I look at that fellow, I watch his smart-aleck manner and his British clothes and that New Dealism in everything he says and does, and I want to shout, “Get out! Get out! You stand for everything that has been wrong in the United States for years!”

This was the essence of McCarthyism, of what Pat Buchanan calls its “boisterous, bellowing call for the overthrow of [America’s] reigning Establishment.”

But as Rovere and others recognized, this rebellion was a form of escapism. Thwarted by the complex realities of the postwar world, McCarthy and company became obsessed with past subversions, real and imagined. The best they could manage in the way of policy was a more vigorous campaign to “clean house” and eliminate “loyalty-security” risks. The Republicans’ call to “roll back” communism was cant, no different in practice from the “containment” they equated with appeasement. Even Herman concedes that John Foster Dulles “never seriously challenged [the] consensus on containment” reached under Acheson, or challenged “the assumptions that underlay it.” He admits too that the strategy worked, and that Acheson, George Kennan, and others “turned out to be correct.” But he never confronts the obvious point: Truman’s policies succeeded in spite of McCarthy, who came dangerously close to undermining the consensus that made those policies possible.

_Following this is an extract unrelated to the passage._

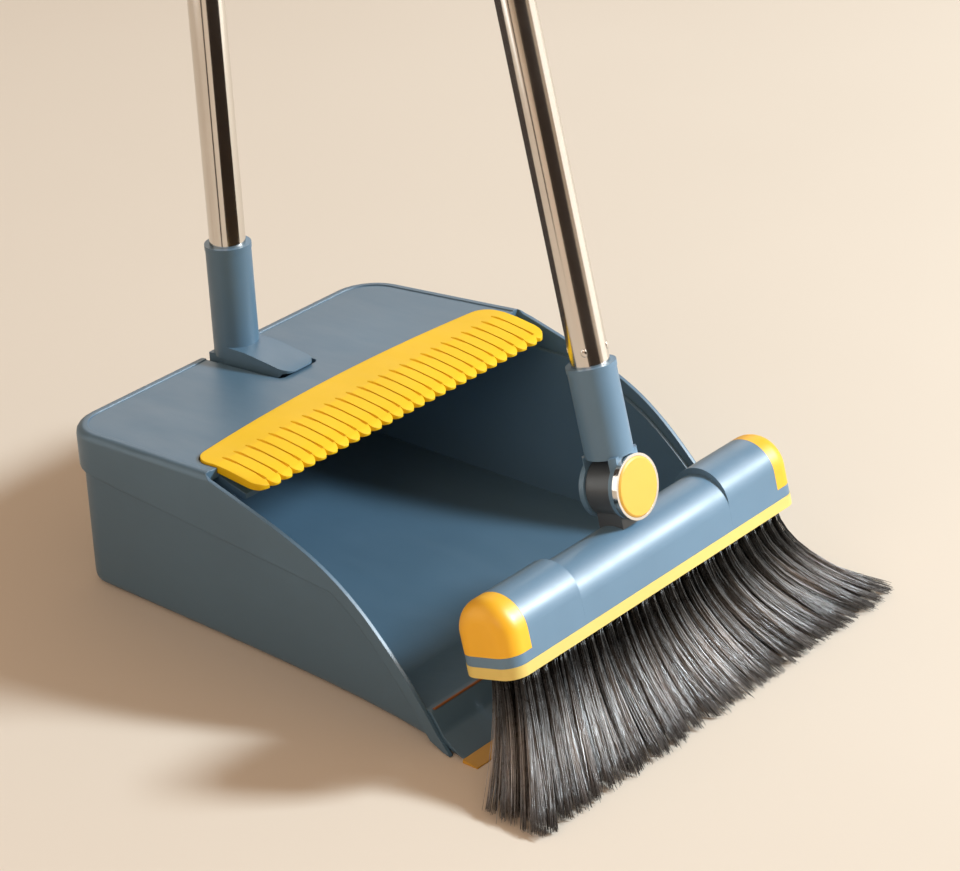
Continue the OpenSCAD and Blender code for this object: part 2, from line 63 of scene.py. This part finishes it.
VIEW_AZIMUTH = math.radians(-51.47)
VIEW_ELEVATION = math.radians(26.55)
VIEW_LENS = 131.2
VIEW_PLACE = Vector((-1.2824, -1.0631, 0.9161))
SENSOR_WIDTH = 36.0
CLIP_END = 60.0


def make_camera():
    data = bpy.data.cameras.new("camera")
    data.lens = VIEW_LENS
    data.sensor_width = SENSOR_WIDTH
    data.clip_end = CLIP_END
    camera = add_object("camera", data)
    camera.location = VIEW_PLACE
    camera.rotation_euler = Euler((math.pi / 2 - VIEW_ELEVATION, 0.0, VIEW_AZIMUTH))
    bpy.context.scene.camera = camera


# ---------------------------------------------------------------- lights

LIT_MIDDLE = Vector((0.0, -0.02, 0.06))
KEY_DIRECTION = Vector((0.573, -0.624, 0.537)).normalized()
KEY_DISTANCE = 3.8
SHEEN_DIRECTION = Vector((0.42, -0.60, 0.68)).normalized()
SHEEN_DISTANCE = 2.4
LEFT_FILL_PLACE = Vector((-2.7, -0.8, 1.5))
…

That a good many people who should have known better supported his excesses remains a particularly discreditable and cautionary episode in American history.

  1. 10

    See Michael Paul Rogin, The Intellectuals and McCarthy: The Radical Specter (MIT, 1967).

  2. 11

    They included Joseph P. Kennedy and Robert Welch, who later founded the John Birch Society. See Oshinsky, A Conspiracy So Immense, p. 502.

  3. 12

    Will Herberg, “McCarthy and Hitler: A Delusive Parallel,” The New Republic, August 23, 1954, pp. 13̱15 (also in Joseph R. McCarthy, edited by Allen J. Matusow, Prentice-Hall, 1970, p. 124).